Turns out it was for his headline on Ed Beitner's obituary: "Hard Man Lived Rugged Life Alone With Few Friends." I knew Ed pretty well. He and Chip hunted together.
Five years ago I would have pitched a fit at Tom for that.
Writing is brave. Editing a newspaper anywhere is braver, and in a small-town more so. As Kyle explained, he didn't see the headline as negative. He thought Ed was interesting, and praised the obituary for telling the truth. I said I probably would have written, " Hunter and Outdoorsman Loved High Country" and left readers to ponder Ed's quirks for themselves. As a columnist and an obit writer, I've never written headlines, they are an editorial decision. We talked some more, in a friendly way. It's human nature to obsess on one critical comment, and allow that to ruin thirty positive ones. I have to remind myself that about four or five times a week in the meetings I'm in. (Easier said than done.)I'd hate to inflict that pain on anyone else.

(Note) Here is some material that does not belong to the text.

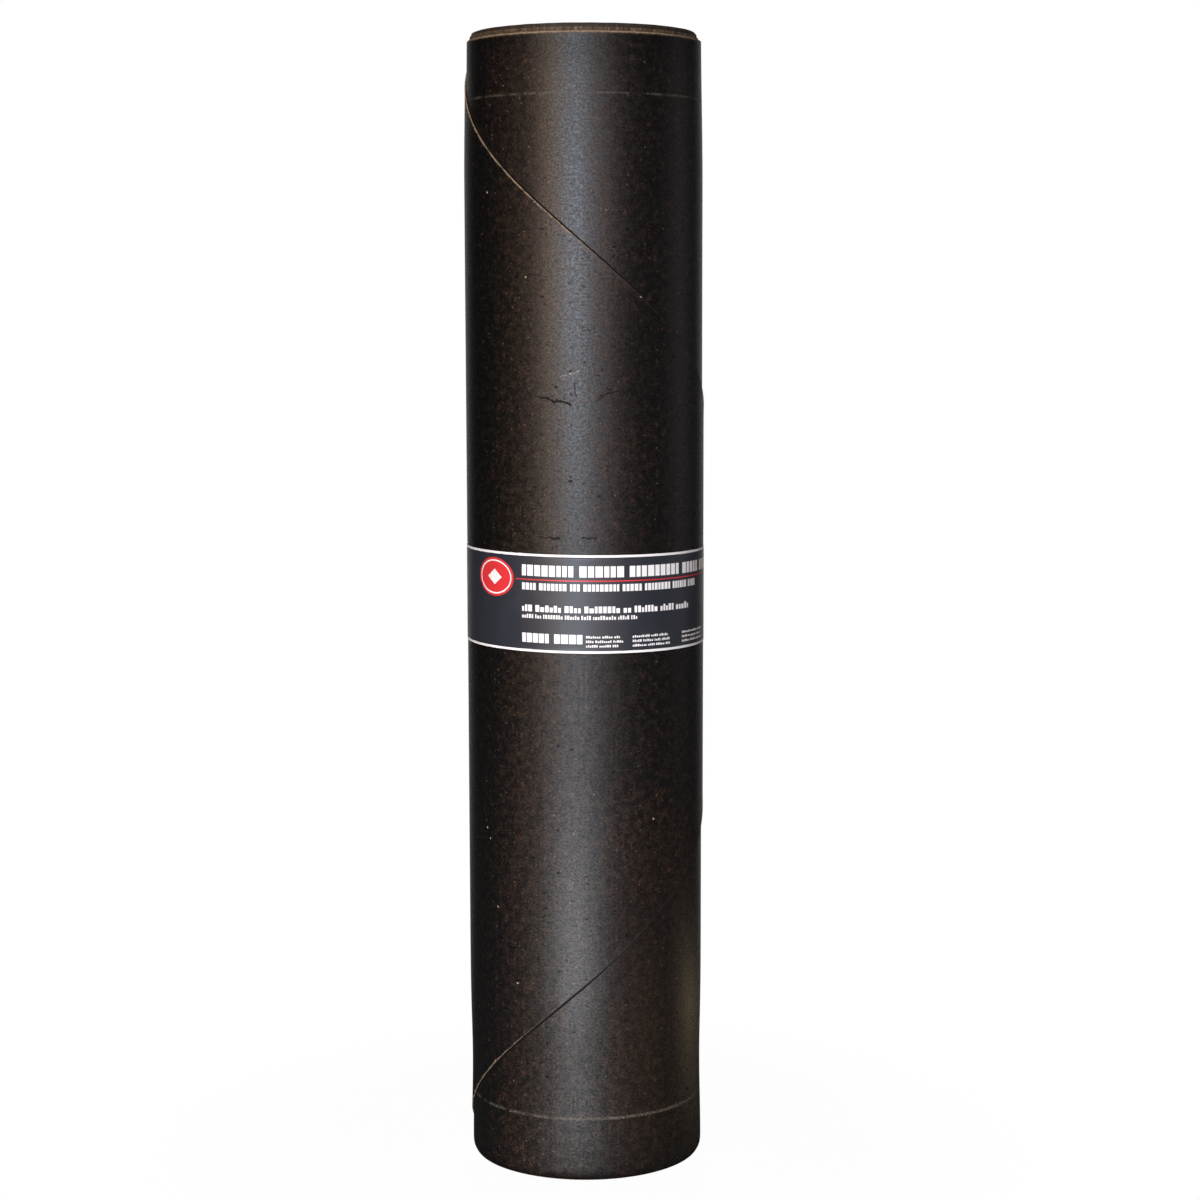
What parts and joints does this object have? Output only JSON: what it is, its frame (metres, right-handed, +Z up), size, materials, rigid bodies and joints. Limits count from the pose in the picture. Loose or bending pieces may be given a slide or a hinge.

I told him it was okay, live and learn, and I meant it. Then I said I hoped people would still read it. "Are you kidding me? With a headline like that I'm sure they will."
Which made me laugh--
And reminded me of Tom, whose courage on the assembly we are both now on, I admire, and so here we are, full circle. And still just trying to "patch a few words together" to tell a story worth sharing.